>> Begin
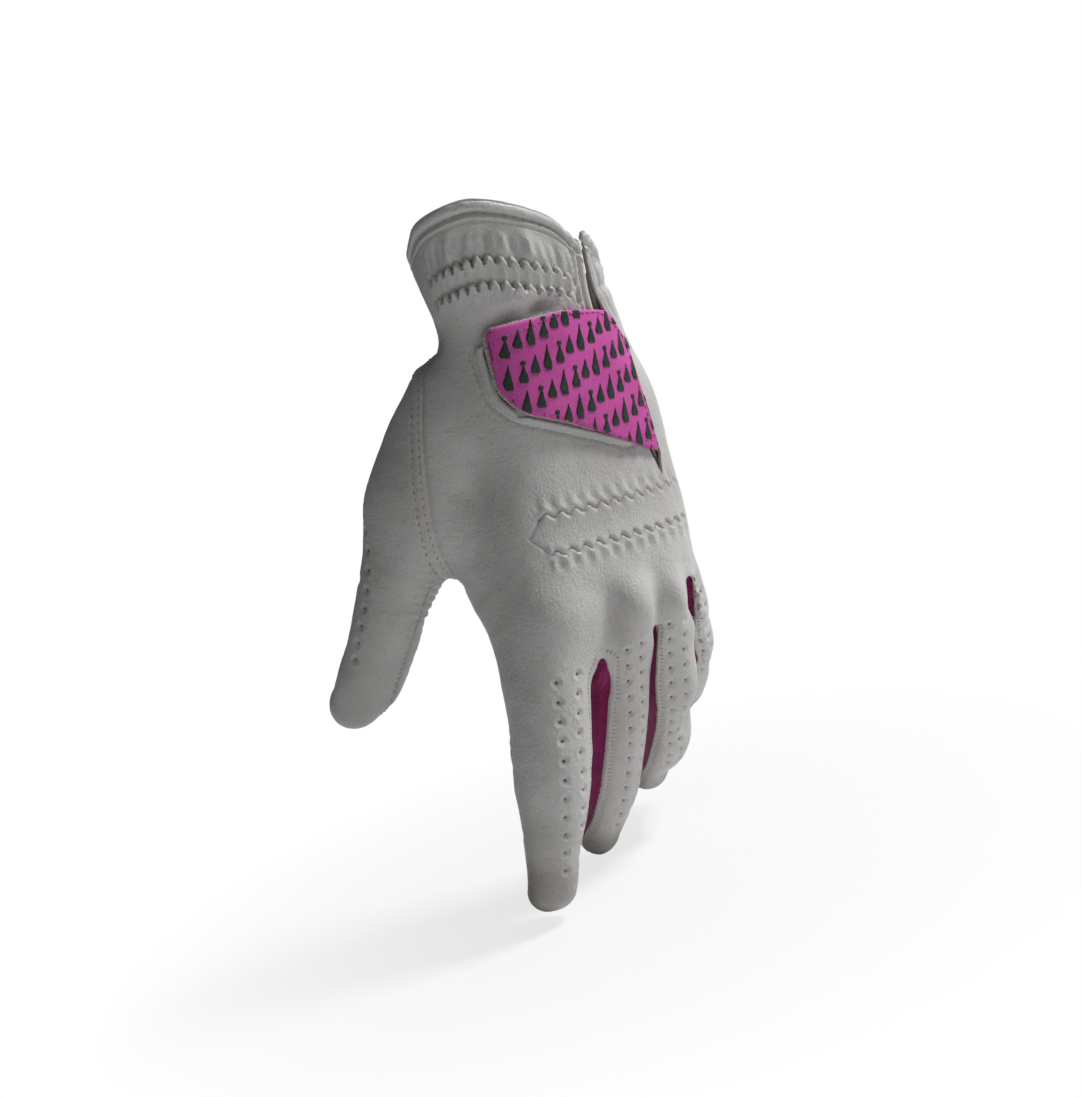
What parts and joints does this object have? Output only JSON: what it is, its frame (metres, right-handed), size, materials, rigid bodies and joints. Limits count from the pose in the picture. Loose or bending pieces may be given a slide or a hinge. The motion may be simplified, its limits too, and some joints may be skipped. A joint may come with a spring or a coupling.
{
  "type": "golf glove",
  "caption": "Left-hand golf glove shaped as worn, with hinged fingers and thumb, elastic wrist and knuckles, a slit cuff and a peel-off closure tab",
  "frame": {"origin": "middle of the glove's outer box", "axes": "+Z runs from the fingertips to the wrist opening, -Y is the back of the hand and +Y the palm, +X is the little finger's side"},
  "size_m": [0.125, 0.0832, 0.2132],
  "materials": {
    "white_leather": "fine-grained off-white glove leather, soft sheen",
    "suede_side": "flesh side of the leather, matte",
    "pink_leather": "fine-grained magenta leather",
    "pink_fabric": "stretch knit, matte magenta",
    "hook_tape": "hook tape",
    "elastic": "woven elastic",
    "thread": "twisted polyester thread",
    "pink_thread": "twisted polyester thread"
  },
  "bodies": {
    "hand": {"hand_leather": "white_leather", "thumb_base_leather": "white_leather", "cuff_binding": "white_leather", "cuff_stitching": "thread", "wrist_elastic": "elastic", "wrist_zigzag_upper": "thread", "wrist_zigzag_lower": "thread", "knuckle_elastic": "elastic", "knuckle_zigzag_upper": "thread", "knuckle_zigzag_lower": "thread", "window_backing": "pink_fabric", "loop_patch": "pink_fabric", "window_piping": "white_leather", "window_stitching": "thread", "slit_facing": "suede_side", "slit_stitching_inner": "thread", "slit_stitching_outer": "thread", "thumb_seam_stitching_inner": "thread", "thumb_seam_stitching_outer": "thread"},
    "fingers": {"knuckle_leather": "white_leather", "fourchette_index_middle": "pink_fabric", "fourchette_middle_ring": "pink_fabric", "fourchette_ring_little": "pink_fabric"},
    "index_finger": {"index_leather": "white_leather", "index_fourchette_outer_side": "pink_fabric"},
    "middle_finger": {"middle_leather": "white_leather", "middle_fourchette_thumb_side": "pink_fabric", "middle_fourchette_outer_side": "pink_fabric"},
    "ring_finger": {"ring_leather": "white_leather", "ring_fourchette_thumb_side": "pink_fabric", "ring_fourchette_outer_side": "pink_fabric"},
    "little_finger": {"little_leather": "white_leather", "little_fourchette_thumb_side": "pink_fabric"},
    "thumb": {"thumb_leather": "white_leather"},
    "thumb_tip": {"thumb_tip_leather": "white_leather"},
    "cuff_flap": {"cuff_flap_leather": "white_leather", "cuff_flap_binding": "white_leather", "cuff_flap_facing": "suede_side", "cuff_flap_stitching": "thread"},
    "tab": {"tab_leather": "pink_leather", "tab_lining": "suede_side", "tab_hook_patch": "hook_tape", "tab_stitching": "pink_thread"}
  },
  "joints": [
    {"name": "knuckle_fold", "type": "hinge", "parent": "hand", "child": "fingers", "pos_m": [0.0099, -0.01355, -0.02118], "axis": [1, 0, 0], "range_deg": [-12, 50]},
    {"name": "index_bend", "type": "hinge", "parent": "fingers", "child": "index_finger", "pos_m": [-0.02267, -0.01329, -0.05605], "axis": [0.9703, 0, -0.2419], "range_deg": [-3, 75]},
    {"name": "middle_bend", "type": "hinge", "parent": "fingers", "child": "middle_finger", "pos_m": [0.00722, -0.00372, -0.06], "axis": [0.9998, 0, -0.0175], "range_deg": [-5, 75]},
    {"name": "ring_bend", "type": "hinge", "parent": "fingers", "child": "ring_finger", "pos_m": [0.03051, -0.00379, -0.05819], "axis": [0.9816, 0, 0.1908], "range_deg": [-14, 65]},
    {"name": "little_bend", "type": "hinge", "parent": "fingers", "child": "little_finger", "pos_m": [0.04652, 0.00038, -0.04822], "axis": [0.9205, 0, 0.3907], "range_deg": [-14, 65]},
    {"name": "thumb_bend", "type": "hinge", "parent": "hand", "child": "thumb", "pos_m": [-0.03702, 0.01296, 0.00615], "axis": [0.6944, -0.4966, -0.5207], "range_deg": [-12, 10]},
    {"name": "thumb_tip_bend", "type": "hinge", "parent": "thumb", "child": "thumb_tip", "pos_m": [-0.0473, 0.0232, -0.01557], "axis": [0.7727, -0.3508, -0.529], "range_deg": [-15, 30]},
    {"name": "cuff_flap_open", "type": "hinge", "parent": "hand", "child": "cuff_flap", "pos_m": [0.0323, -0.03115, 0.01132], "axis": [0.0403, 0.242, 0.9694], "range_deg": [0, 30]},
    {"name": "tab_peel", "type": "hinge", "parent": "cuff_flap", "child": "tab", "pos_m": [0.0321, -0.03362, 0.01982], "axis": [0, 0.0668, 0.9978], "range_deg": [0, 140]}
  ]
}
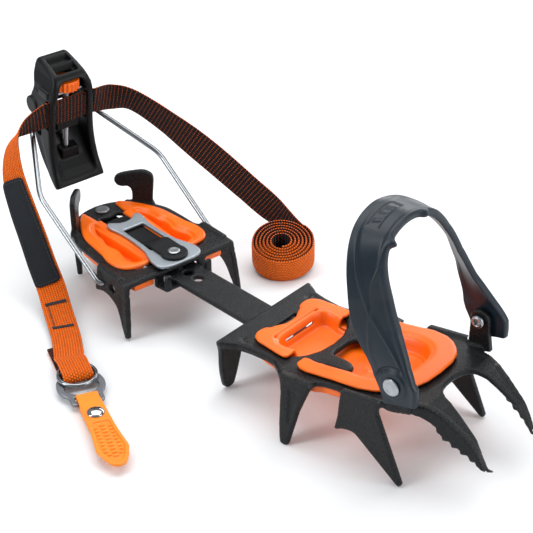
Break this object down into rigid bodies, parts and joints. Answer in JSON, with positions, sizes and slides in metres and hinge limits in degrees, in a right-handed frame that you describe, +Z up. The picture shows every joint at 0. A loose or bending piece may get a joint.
>> End
Directions: Extract, from the listing above, every line where the string "object" occurs.

Expected answer:
What parts and joints does this object have? Output only JSON: what it is, its frame (metres, right-handed), size, materials, rigid bodies and joints. Limits count from the pose in the picture. Loose or bending pieces may be given a slide or a hinge. The motion may be simplified, its limits too, and some joints may be skipped. A joint may come with a spring or a coupling.
Break this object down into rigid bodies, parts and joints. Answer in JSON, with positions, sizes and slides in metres and hinge limits in degrees, in a right-handed frame that you describe, +Z up. The picture shows every joint at 0. A loose or bending piece may get a joint.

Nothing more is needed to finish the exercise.